# Let's get this thing started - Drum-Master's 2015



## [email protected] (Jan 14, 2005)

This post is to invite you to join this years Drum-Master's tournament.

Here are some links for more information:
http://www.catchingbigfish.net/DRUM-MASTERRULES.html
http://www.catchingbigfish.net/DRUM-MASTER2015.html


This years contact email will be:
[email protected]


Come and join us. We even have a Kid's division.

Good LUCK and GOD Bless!

Oscar


----------



## sharkchum (Feb 10, 2012)

All signed up. Thanks for doing this, it's gonna be fun.


----------



## Alwaysinshorts (Jun 14, 2012)

Don't know if it's my phone or not but when I click on that link it says that the page is no longer there


----------



## bjones2571 (May 2, 2007)

Same here...


----------



## TAMUscott (Feb 17, 2012)

I haven't fished any cpr tournaments. What is an "acceptable" measuring device?


----------



## [email protected] (Jan 14, 2005)

Both links work on my laptop and my cell. Try typing it in or refresh you phone.

Scott - A good metal ruler or Sharkathon ruler at last resort use a 1" wide easring tape. If your into the big ones don't risk it.
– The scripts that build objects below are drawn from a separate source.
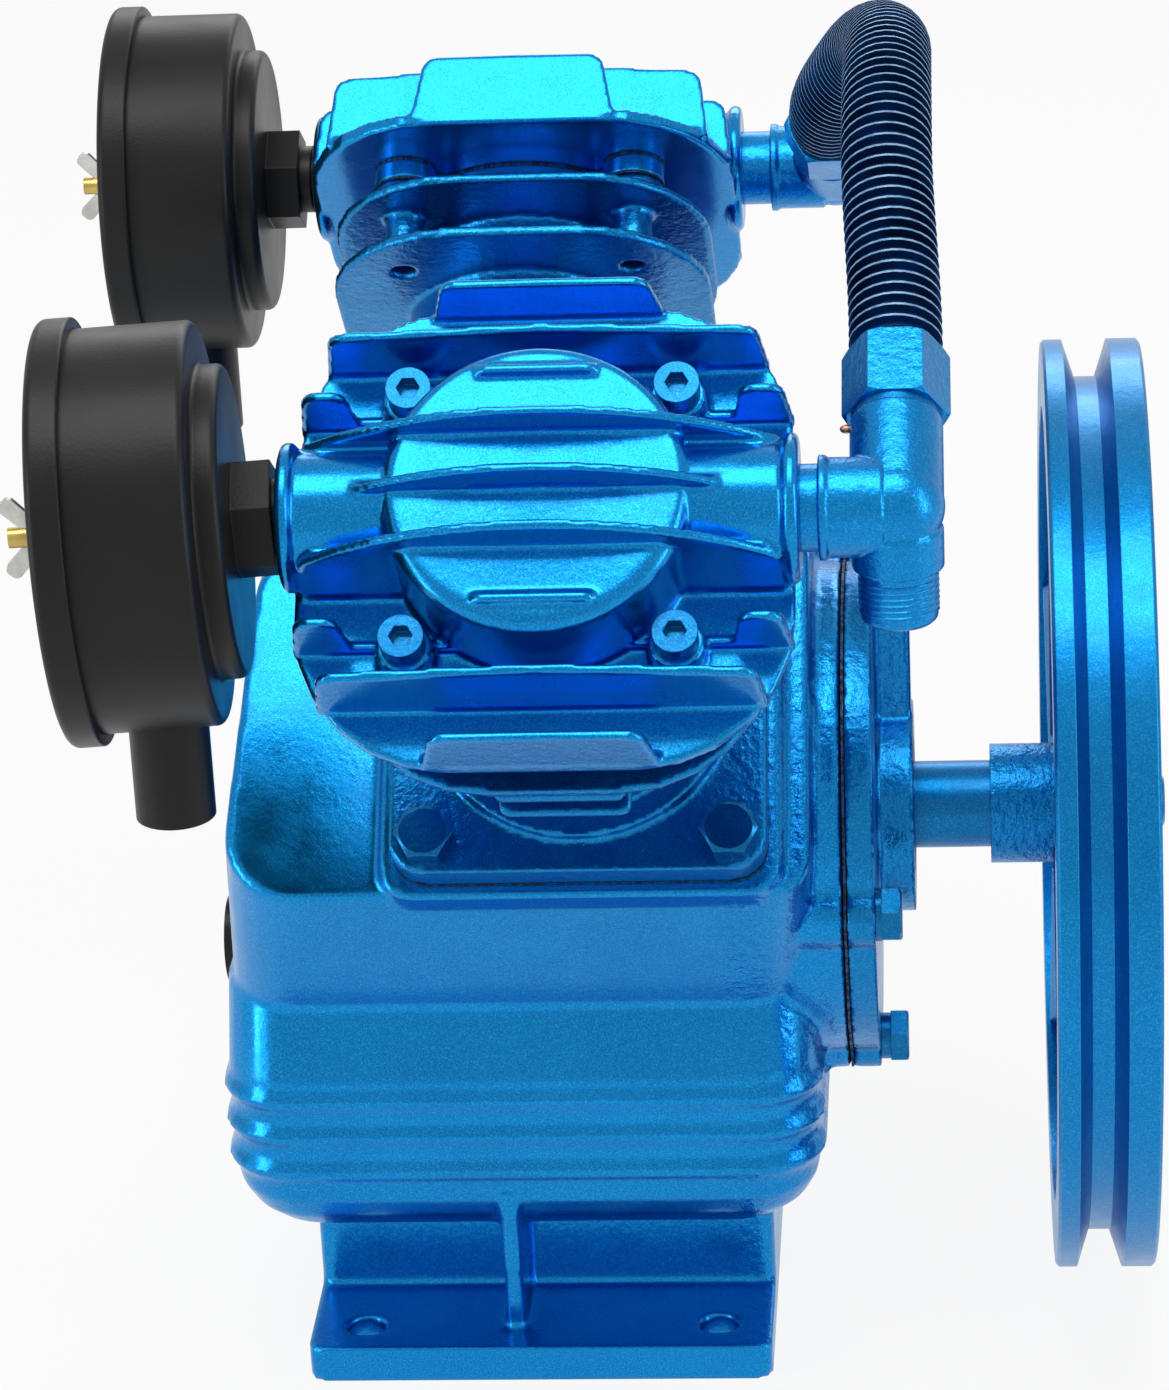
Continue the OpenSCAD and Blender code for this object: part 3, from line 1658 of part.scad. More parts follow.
module wing_nut(side) {
  hub_h = stud_d * 1.2;
  wing_t = stud_d / 3;
  color([0.85, 0.85, 0.87])
    at_filter(side)
      translate([lid_x(side) + lid_len + face_gap, 0, 0])
        difference() {
          union() {
            rod_x(0, hub_h, stud_d * 0.95);
            for (z = [-1, 1])
              scale([1, 1, z])
                translate([0, wing_t / 2, 0])
                  rotate([90, 0, 0])
                    linear_extrude(wing_t)
                      polygon(rounded([[hub_h * 0.1, 0], [hub_h * 0.95, 0], [hub_h * 2.25, 1.55 * stud_d],
                        [hub_h * 1.7, 2.15 * stud_d]], [0, 0, stud_d / 3, stud_d / 3]));
          }
          rod_x(-over, 2 * hub_h, stud_d / 2 + fit);
        }
}

module front_wing_nut() {
  wing_nut(front);
}

module rear_wing_nut() {
  wing_nut(rear);
}

crankcase();
sight_glass();
sight_glass_ring();
oil_breather();
cover_gasket();
end_cover();
cover_bolts();
oil_plug();
oil_seal();
bearing_outer_rings();
bearing_balls();
bearing_inner_rings();
crankshaft();
gallery_plug();
shaft_key();
belt_wheel();
wheel_washer();
wheel_bolt();
base_gaskets();
front_cylinder();
rear_cylinder();
flange_bolts();
head_gaskets();
front_valve_plate();
rear_valve_plate();
valve_reeds();
front_head();
rear_head();
head_screws();
front_piston();
rear_piston();
front_rings();
rear_rings();
front_pin_stubs();
rear_pin_stubs();
front_rod();
rear_rod();
front_rod_cap();
rear_rod_cap();
front_rod_bolts();
rear_rod_bolts();
discharge_nipples();
discharge_tee();
discharge_elbow();
tube_nuts();
tube_ferrules();
finned_tube();
front_filter_can();
rear_filter_can();
front_filter_lid();
rear_filter_lid();
filter_elements();
filter_studs();
front_wing_nut();
rear_wing_nut();
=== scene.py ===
# %% [markdown]
# # The looks of a two-cylinder air compressor pump head
#
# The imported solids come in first, as a fixed frame in metres. Every piece that is added
# below rides on one of its bodies, so the pump still turns as one machine.

# %% Load the frame
import json
import math

import bpy
from mathutils import Euler, Matrix, Vector


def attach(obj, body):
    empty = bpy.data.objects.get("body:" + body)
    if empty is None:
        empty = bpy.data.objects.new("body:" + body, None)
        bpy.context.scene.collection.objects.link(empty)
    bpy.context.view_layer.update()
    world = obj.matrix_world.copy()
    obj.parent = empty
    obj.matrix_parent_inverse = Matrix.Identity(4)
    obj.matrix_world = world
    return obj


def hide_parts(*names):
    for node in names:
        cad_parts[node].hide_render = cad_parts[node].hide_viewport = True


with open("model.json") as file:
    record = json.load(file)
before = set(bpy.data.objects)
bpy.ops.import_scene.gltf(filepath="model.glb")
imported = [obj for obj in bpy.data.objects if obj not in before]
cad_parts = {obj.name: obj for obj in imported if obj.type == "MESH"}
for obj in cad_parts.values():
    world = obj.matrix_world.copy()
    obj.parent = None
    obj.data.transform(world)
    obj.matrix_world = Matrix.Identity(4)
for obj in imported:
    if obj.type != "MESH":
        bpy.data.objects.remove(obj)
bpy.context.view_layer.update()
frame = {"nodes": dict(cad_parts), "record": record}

# %% [markdown]
# The record says which finish each solid wears and which body it rides on. Two small
# tables made from it answer both questions for every later cell. Sizes are written in
# millimetres, as on a drawing, and MM turns them into Blender's metres.

# %% Tables of finish and body
SLOT_OF = {row["node"]: row["material_slot"] for row in frame["record"]["subparts"]}
BODY_OF = {
    node: body
    for body, members in frame["record"]["behaviour"]["bodies"].items()
    for node in members
}
MM = 0.001
print("finishes in use:", len(set(SLOT_OF.values())))

# %% [markdown]
# A material is a chain of nodes. Most finishes here need the same few links: a noise that
# reads Object coordinates, a soft step between two values, a mix of two colours, a bump.
# The chain could be wired socket by socket, but that hides what it says. A small class
# turns each link into one short call, so a finish reads like a recipe.
#
# Three links deserve a word. A noise seldom leaves the range from 0.3 to 0.7, so a step
# over all of that range gives soft clouds, and a narrower one gives firmer patches. The
# Bevel node gives a normal that bends over every edge, which draws a soft highlight there
# without one extra face. Where that normal leans away from the face's own, an edge is
# near, so the dot product of the two finds the edges, where a paler colour is painted:
# partly wear, partly a painted highlight.

# %% A short way to write node chains
SOFT_STEP = (0.3, 0.7)
FIRM_STEP = (0.35, 0.65)
HARD_STEP = (0.4, 0.6)
BEVEL_SAMPLES = 6
EDGE_FAR = 0.995
EDGE_NEAR = 0.86
MIX_SHARE = 0
MIX_FIRST = 6
MIX_SECOND = 7
MIX_RESULT = 2


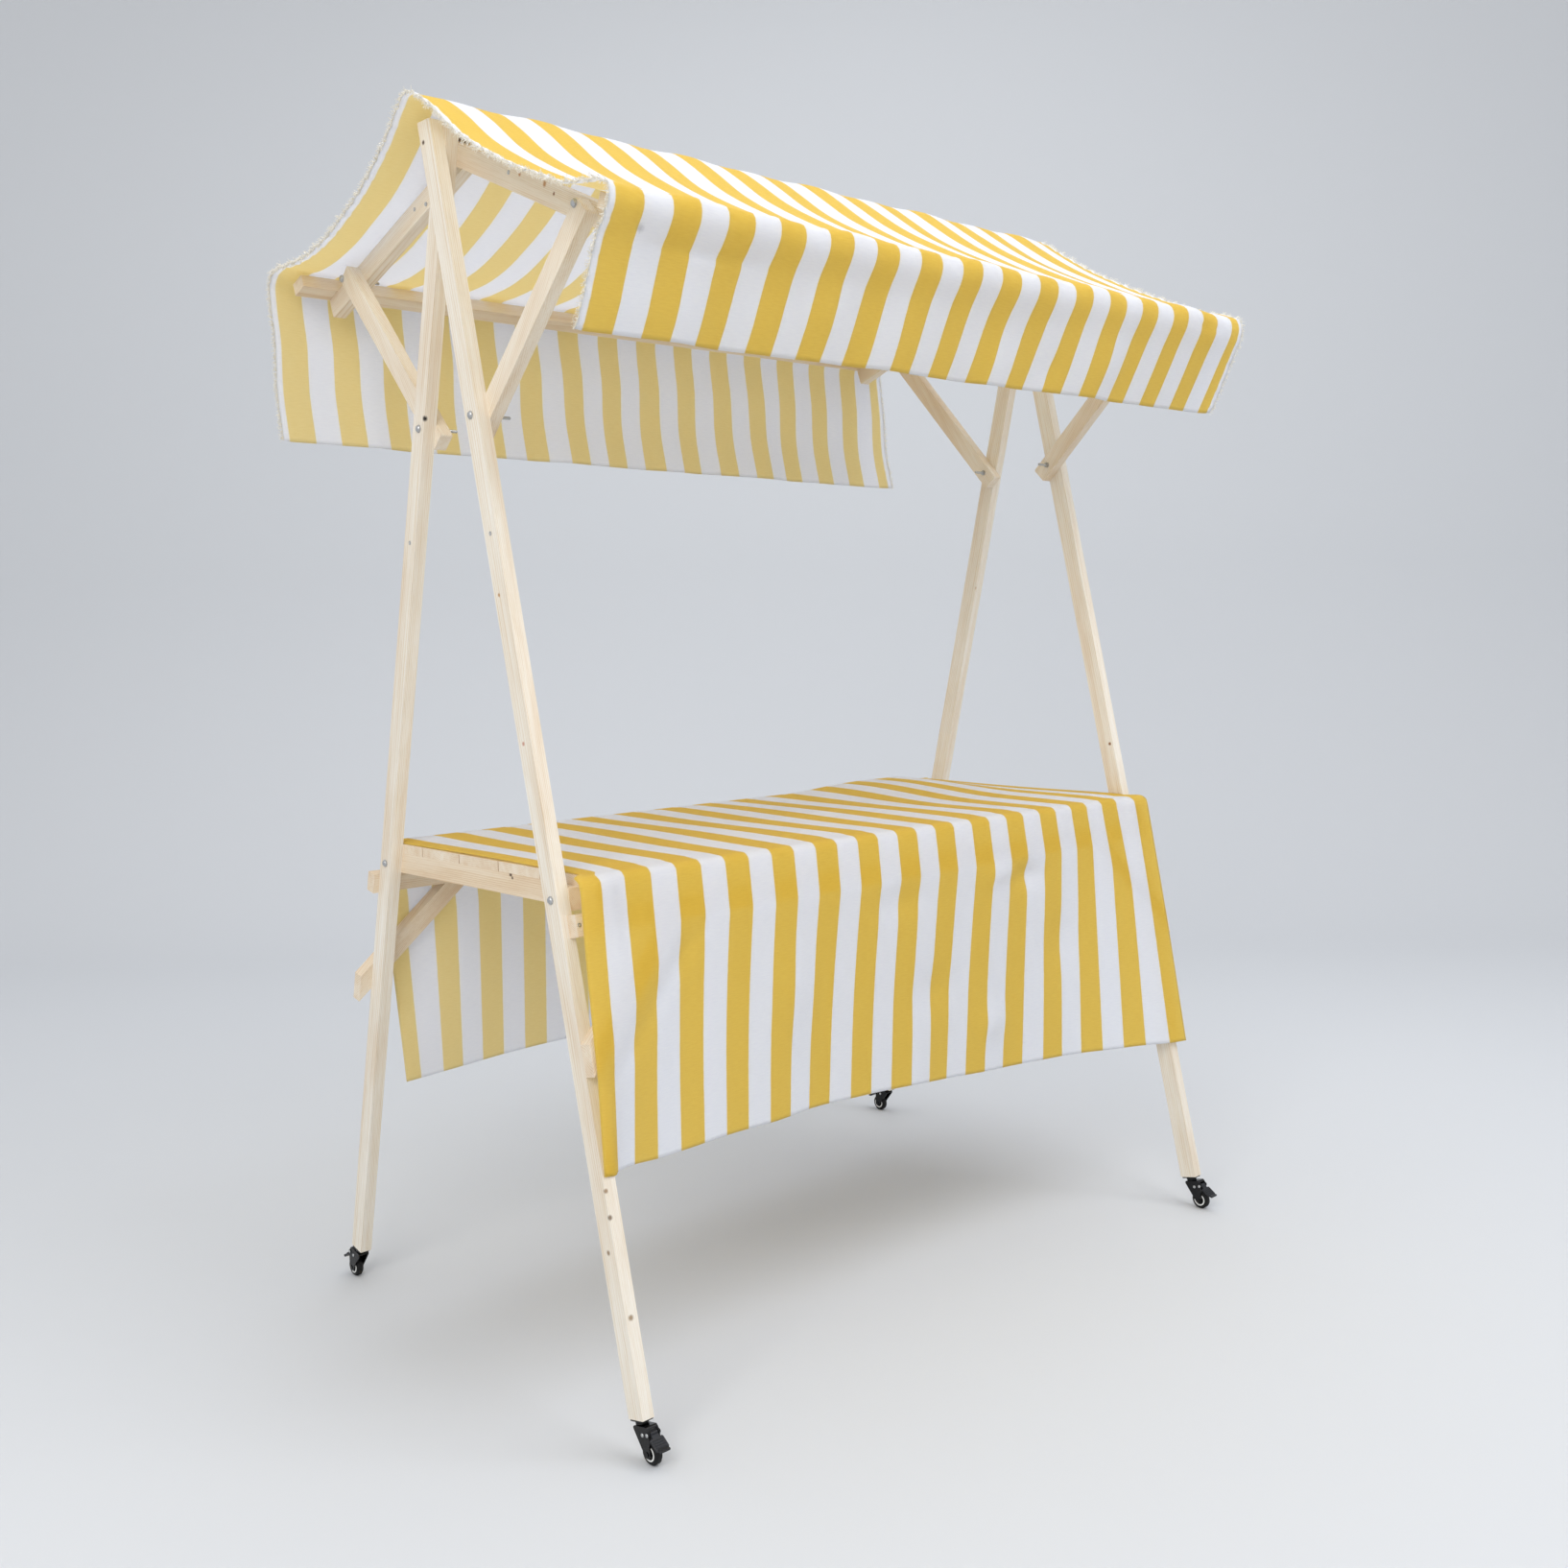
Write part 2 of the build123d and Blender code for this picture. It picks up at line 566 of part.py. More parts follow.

This picture is a BAD example but it does show the ruler fairly well. LOL!


----------



## bjones2571 (May 2, 2007)

You can get a 48" ruler at Harbor Freight for under $5.


----------



## sharkchum (Feb 10, 2012)

Almost go time.


----------



## [email protected] (Jan 14, 2005)

Almost! People are joining every day!


----------



## sharkchum (Feb 10, 2012)

Starts tomorrow, hope everyone is signed up.


----------



## TAMUscott (Feb 17, 2012)

Anyone catch something today? I struck out this morning at Bryan Beach.


----------



## sharkchum (Feb 10, 2012)

Still plenty of time to join the fun, the drum run is about to go into full swing. There are some nice fish on the leader board already but there are bigger ones waiting to be caught. http://www.catchingbigfish.net/DRUM-MASTER2015.html


----------



## sharkchum (Feb 10, 2012)

The drum run is late this year and the big ones are just now starting to show up. There is still plenty time to sign up and win. Updated leader board. http://www.catchingbigfish.net/DRUM-MASTER2015.html


----------